On Definability of Hypergraphs by Their Semigroups of Homomorphisms

Abstract

In studying mathematical objects on the basis of their mapping systems considerable attention is given to the endomorphism semigroups and the partial endomorphisms semigroups of the investigated objects. It is natural to apply the same attention to systems of partial homomorphisms of these objects. However, such systems were rarely considered, since in these situations the usual composition of binary relations cannot be used and it is necessary to consider such mapping systems together with other operations. Experience shows that it is possible to consider the operations of right restrictive multiplication and left restrictive multiplication introduced by Wagner in [14] in the setting of operations for systems of partial homomorphisms.

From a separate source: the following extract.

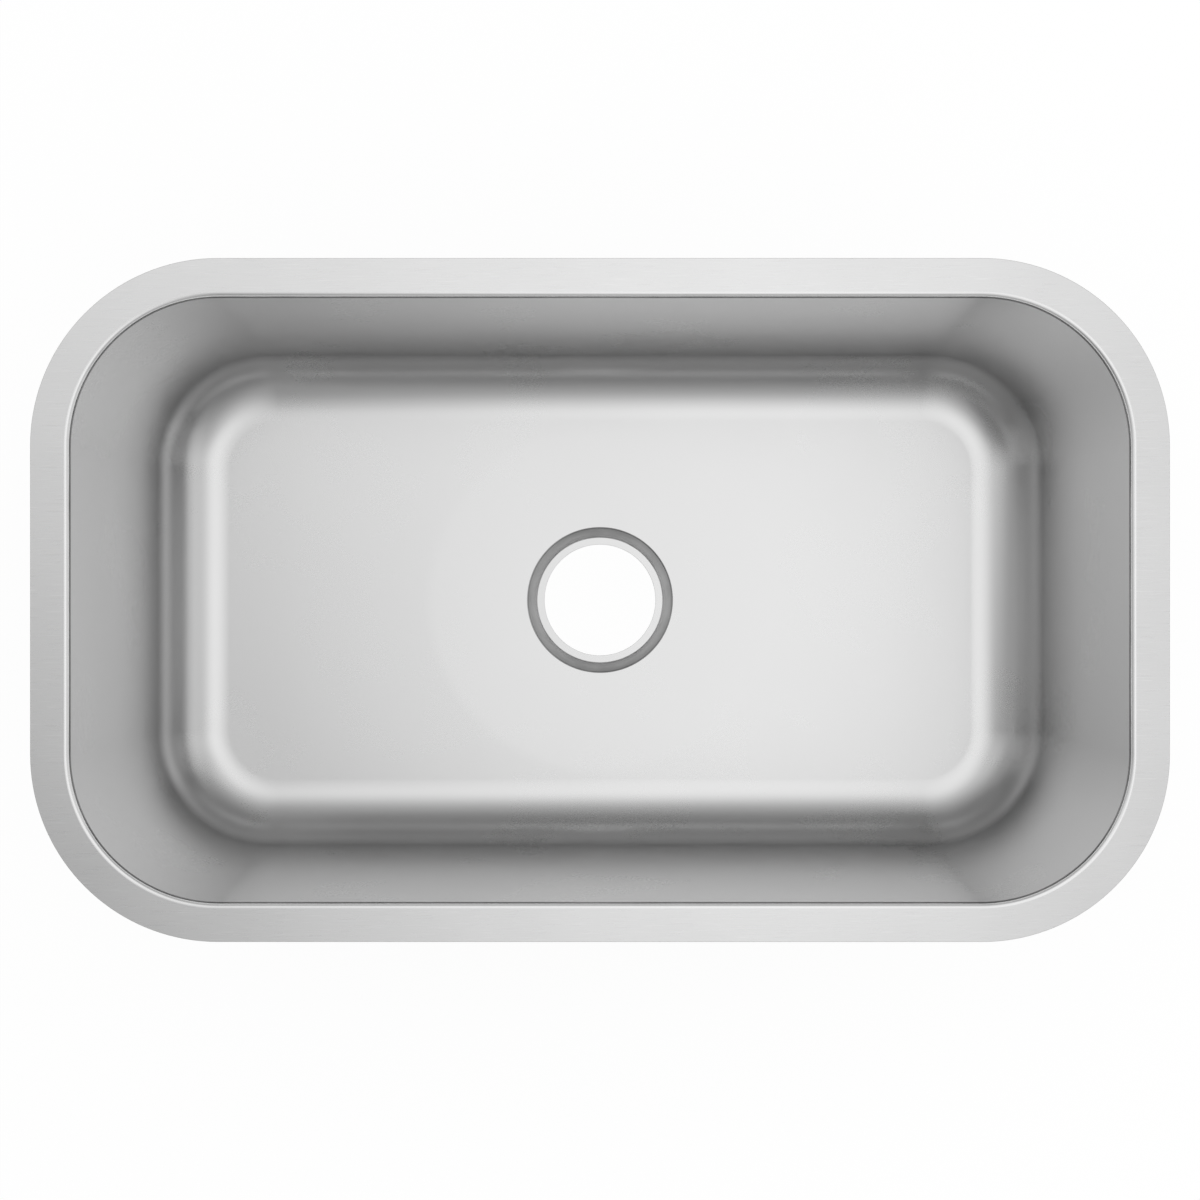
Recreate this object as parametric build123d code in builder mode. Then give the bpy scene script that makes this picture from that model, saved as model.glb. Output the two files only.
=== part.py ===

For example, Schein [11] and Molchanov [8], [9] showed that in individual cases systems of partial homomorphisms endowed with the restrictive multiplications have simple structure and contain important information about the investigated objects. This paper continues investigations in this direction. We describe here a wide class of hypergraphs which are determined up to isomorphism by their restrictive semigroups of partial homomorphisms. We also apply this result in analysing some problems of endomorphism semigroups of hypergraphs. The main result of the paper — theorem 3.1 — was announced in [7]. Note also that results of this paper generalize and correct a series of statements formulated without proofs in the end of the survey article [10]. The author wishes to thank Professor Boris M. Schein and the referee of this paper for their numerous valuable suggestions.